La peur du lendemain
Si l’indécision a guidé certains, d’autres par contre, c’est l’incertitude qui a freiné leur volonté ou envie de partir. C’est le cas de cet électricien auto, installé depuis une trentaine d’années sur la voie qui part du carrefour garage pour le petit marché de BC et la formation sanitaire de ce sous-quartier squattée par des tenanciers de maquis, restaurants et surtout des garages auto transformés de nuit en parking auto sous surveillance. Ce tronçon qui longe l’EPP Houphouët-Boigny 4 dessert également le palais de justice par l’arrière. Tout naturellement, elle est concernée par l’opération de déguerpissement. Notre nouvel interlocuteur, qui a requis l’anonymat, se dit conscient qu’il doit partir au même titre que ses autres collègues. Il nous montre pour cela les traces de véhicules antérieurement stationnés dans son garage, en attendant d’être réparés, mais que les propriétaires sont venus récupérer, vu la situation. Lorsque nous l’avons trouvé dans ce qui lui reste comme lieu de travail, mardi 04 juillet, il a avoué que ce qui le hante particulièrement, c’est l’urgence d’un site pour l’accueillir. A ce sujet, il pense que les alentours du bassin de retenue d’Akeikoi, construit par la Banque mondiale, à travers le PRICI, pourraient faire son affaire. « Surtout que c’est une zone désormais non constructible », a-t-il indiqué. Pour autant, ce point de chute est loin d’être un acquis. Des riverains, selon ses dires, indiquent qu’ils n’ont pas été dédommagés à la faveur de la réalisation du bassin, et donc qu’ils ne souhaitent pas accueillir qui que ce soit. Notre interlocuteur n’entend pas pour autant baisser les bras. Il soutient qu’il va continuer de négocier. Parallèlement, il en appelle à l’aide au pouvoir public. A demi-mot, d’autres impactés par l’opération d’assainissement tendent à signifier qu’ils ont été pris de court et qu’ils souhaitent un appui pour être relocalisés. A la question de savoir si être établi sans autorisation n’enlève pas ce droit au pouvoir public de les réinstaller obligatoirement, l’un des impactés déclare en substance ceci : « Nous sommes des pères et mères de famille, qui ne vivons que de ce qui est en train ou va être démoli ». Avant de demander : « Où allons-nous aller et surtout comment allons vivre et faire vivre nos proches ? »
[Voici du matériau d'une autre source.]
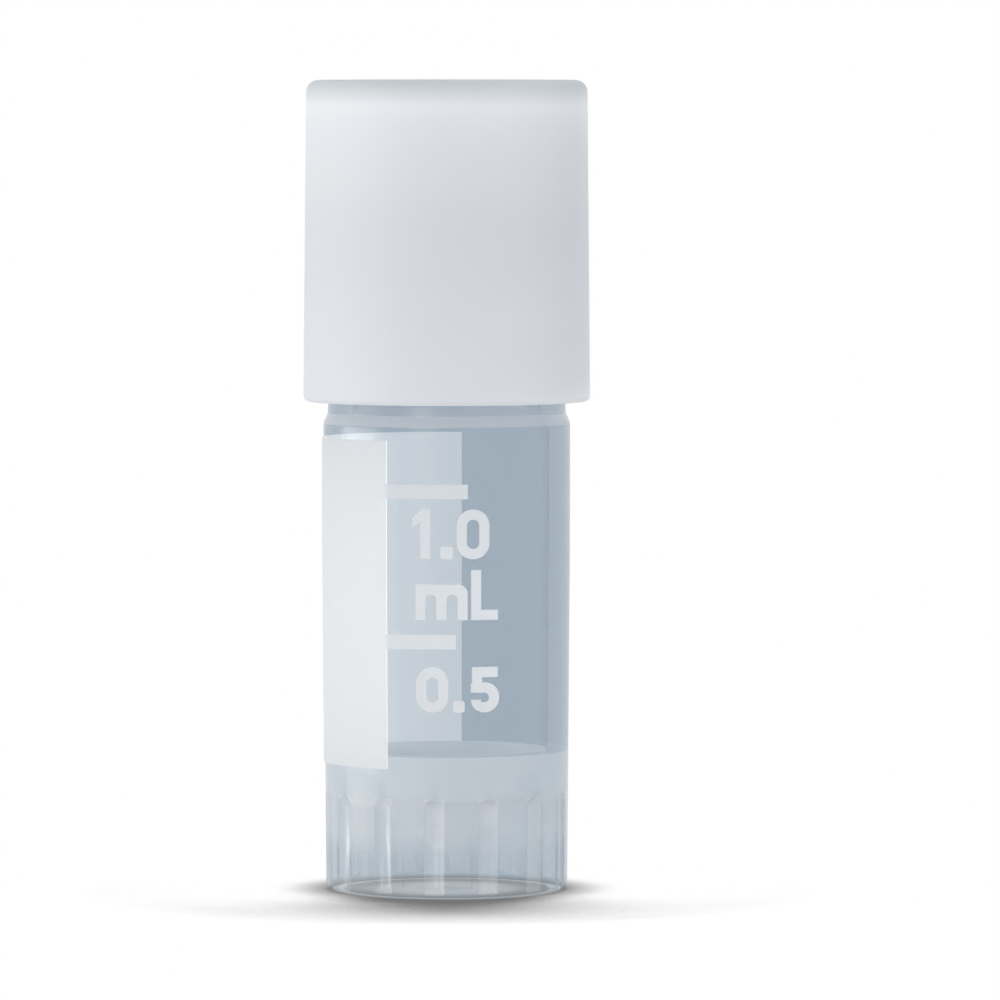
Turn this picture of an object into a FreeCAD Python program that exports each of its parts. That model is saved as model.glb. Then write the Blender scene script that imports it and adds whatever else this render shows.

Les motivations d’une opération
Une mise en demeure portant libération de l’emprise de la section de l’ancien tracé de la Y4, et signée du 8ème adjoint au maire d’Abobo, Kpan Georges, que nous avons pu consulter, demande l’enlèvement des installations qui, en plus d’être dans l’emprise de la voie, vont entraver, énormément, le bon déroulement des travaux. A défaut, peut-on encore lire, la mairie procédera à leur démantèlement. Certes, la mairie précise que ce chantier rentre dans le cadre des travaux de bitumage en cours dans la commune afin de faciliter la circulation et permettre le transport aisé des personnes et leurs biens, mais on peut, sans risque de se tromper, affirmer que l’imminence de la fin des travaux du palais de justice n’est pas étrangère à la prise d’une telle décision visant surtout à assainir la zone. Hier encore, l’opération de déguerpissement se poursuivait.
Le palais de justice d’Abobo en quelques chiffres
L’ouvrage dont la livraison est annoncée pour fin août prochain est bâti sur 1,250 ha. Il comprend notamment 4 grands bâtiments pour au total 126 bureaux, 6 salles d’audience, 8 violons, 2 restaurants, 1 espace pour personne à mobilité réduite, 1 service de maintenance, 1 infirmerie, 1 parking extérieur et 1 autre au sous-sol.